* begin *

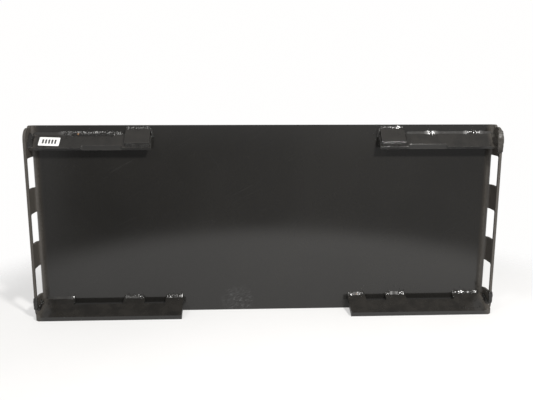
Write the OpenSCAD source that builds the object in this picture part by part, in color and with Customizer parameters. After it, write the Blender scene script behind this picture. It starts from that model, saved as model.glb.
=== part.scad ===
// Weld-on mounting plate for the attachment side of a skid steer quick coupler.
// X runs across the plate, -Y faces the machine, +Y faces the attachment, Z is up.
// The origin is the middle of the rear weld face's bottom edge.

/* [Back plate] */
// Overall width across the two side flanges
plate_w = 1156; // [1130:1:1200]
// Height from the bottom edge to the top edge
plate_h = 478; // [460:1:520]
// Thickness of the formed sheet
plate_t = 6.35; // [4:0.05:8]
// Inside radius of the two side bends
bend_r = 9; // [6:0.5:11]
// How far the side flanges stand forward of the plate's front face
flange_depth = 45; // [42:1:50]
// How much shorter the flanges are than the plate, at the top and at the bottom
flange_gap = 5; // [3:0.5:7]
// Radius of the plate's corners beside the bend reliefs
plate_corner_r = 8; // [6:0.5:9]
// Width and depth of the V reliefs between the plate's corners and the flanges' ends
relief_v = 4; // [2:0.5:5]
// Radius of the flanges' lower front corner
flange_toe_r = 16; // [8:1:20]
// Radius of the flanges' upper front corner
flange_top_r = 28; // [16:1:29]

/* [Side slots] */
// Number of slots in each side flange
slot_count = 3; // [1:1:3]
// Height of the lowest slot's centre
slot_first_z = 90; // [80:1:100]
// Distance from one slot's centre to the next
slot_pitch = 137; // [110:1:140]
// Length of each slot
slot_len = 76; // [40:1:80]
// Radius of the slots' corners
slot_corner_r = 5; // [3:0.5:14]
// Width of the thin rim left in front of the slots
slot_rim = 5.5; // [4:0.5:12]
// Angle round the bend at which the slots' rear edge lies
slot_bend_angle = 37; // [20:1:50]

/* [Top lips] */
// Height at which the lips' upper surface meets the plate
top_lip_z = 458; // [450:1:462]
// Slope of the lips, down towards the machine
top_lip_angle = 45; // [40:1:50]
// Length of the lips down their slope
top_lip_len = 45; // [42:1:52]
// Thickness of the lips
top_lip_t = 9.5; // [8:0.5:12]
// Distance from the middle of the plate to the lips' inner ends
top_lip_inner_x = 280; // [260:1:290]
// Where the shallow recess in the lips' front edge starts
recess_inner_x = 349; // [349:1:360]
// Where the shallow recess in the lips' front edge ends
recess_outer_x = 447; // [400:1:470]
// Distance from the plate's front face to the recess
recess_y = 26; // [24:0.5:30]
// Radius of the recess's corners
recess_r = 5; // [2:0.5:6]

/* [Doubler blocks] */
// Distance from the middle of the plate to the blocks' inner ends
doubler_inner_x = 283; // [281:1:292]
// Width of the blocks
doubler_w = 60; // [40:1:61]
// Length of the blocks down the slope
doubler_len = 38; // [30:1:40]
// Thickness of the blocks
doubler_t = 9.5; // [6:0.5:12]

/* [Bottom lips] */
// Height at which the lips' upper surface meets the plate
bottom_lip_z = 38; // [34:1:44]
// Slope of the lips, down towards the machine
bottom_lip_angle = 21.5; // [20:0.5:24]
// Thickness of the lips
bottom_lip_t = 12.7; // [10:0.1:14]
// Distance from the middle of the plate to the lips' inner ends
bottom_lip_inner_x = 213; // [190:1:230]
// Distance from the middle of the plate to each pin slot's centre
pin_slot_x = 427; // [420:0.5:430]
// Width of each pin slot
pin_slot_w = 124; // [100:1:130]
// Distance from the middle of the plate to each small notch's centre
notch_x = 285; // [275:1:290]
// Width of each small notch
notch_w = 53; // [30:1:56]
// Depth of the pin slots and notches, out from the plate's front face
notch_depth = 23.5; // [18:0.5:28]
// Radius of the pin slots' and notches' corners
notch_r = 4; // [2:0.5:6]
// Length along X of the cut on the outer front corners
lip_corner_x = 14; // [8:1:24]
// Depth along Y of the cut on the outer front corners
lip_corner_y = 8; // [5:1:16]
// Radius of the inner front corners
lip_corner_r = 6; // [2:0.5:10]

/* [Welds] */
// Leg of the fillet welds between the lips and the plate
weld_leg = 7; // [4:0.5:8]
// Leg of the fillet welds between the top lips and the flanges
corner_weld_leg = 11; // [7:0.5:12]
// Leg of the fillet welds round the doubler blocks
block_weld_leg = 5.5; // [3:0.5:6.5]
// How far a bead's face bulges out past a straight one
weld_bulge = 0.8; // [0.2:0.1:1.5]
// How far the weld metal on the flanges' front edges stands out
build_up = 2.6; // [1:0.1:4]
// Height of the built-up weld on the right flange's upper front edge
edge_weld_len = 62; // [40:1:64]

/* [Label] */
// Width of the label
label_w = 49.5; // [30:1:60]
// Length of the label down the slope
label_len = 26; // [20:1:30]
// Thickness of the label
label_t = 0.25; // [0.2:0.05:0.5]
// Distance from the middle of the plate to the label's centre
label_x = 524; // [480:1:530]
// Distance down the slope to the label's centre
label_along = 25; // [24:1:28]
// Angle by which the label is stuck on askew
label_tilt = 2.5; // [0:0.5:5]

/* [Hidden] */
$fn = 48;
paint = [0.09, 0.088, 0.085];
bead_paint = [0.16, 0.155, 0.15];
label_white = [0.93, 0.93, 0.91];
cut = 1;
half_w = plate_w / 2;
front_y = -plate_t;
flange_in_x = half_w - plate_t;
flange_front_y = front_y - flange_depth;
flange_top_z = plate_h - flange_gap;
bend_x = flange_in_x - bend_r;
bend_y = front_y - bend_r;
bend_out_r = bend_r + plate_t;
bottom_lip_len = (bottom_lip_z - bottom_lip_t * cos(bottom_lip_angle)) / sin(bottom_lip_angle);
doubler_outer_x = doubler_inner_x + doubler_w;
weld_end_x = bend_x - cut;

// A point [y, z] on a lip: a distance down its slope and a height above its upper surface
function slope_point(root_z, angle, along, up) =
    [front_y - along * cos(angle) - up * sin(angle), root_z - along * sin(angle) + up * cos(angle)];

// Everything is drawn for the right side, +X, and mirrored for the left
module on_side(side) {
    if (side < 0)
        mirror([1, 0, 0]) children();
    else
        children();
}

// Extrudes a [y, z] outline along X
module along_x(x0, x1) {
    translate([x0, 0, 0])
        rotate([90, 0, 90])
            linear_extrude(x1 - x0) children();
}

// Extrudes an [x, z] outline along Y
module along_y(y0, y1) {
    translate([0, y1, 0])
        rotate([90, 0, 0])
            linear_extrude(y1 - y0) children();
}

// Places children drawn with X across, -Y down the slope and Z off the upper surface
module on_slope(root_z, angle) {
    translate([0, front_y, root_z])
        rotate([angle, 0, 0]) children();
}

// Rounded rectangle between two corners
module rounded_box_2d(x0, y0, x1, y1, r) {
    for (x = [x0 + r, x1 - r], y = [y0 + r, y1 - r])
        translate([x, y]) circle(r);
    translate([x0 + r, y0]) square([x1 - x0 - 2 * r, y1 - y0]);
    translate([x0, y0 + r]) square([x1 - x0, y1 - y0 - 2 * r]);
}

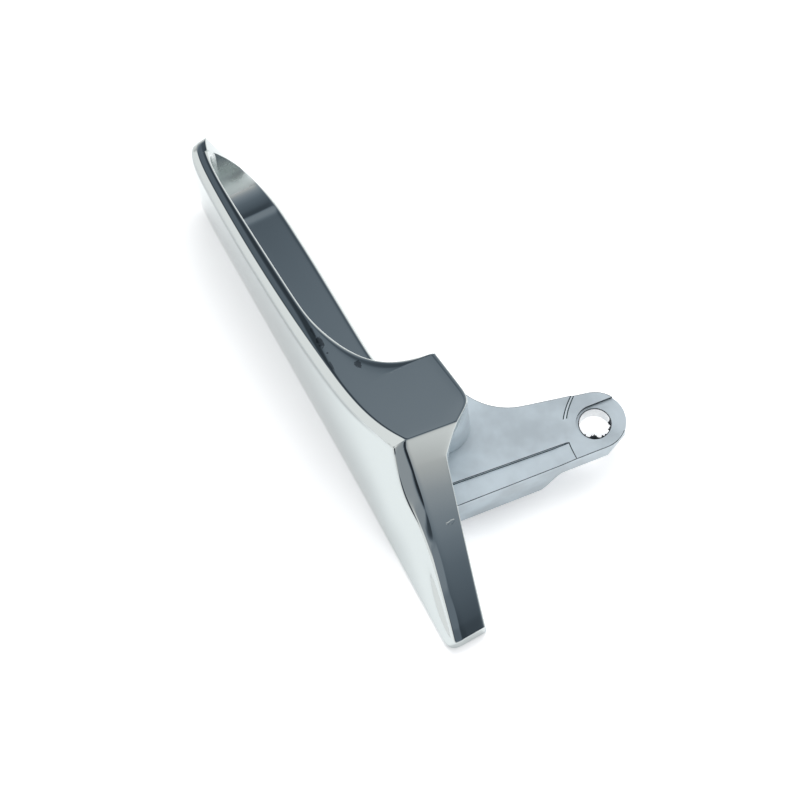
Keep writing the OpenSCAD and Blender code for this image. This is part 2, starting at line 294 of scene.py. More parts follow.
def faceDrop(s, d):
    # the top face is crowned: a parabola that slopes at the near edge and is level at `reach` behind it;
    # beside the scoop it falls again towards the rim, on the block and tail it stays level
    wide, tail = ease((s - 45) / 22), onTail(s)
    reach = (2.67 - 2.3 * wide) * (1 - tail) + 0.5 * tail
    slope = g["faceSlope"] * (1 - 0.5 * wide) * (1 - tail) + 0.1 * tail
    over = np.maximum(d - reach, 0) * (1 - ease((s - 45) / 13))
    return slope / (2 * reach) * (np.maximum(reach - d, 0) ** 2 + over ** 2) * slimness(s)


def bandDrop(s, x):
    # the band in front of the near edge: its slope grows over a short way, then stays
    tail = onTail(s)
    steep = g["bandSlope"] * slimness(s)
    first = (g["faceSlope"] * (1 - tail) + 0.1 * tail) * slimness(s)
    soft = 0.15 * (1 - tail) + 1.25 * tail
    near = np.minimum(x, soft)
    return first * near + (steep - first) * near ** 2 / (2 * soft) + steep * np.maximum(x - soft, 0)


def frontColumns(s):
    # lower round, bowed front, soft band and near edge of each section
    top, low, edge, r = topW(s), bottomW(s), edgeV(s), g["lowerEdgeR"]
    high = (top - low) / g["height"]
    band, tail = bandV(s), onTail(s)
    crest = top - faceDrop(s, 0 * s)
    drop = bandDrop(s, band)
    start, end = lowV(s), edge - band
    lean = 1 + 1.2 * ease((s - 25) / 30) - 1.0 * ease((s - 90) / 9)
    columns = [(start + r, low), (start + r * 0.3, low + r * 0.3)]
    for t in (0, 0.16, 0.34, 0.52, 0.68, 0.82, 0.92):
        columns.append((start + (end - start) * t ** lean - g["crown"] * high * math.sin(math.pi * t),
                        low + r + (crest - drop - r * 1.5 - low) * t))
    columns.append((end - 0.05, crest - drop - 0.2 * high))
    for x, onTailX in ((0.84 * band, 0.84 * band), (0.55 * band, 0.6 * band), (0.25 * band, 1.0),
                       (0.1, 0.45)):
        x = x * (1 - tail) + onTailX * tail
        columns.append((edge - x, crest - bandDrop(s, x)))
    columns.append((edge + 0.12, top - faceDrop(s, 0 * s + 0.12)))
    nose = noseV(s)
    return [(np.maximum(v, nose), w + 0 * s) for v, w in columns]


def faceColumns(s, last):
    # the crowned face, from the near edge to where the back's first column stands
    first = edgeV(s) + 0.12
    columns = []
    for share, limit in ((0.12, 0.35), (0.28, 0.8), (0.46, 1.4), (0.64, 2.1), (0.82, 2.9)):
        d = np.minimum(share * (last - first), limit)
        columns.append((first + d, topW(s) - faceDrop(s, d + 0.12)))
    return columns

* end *

Stated exercise =>
Select every line of the records holding the string "this".

Written solution =>
Write the OpenSCAD source that builds the object in this picture part by part, in color and with Customizer parameters. After it, write the Blender scene script behind this picture. It starts from that model, saved as model.glb.
Keep writing the OpenSCAD and Blender code for this image. This is part 2, starting at line 294 of scene.py. More parts follow.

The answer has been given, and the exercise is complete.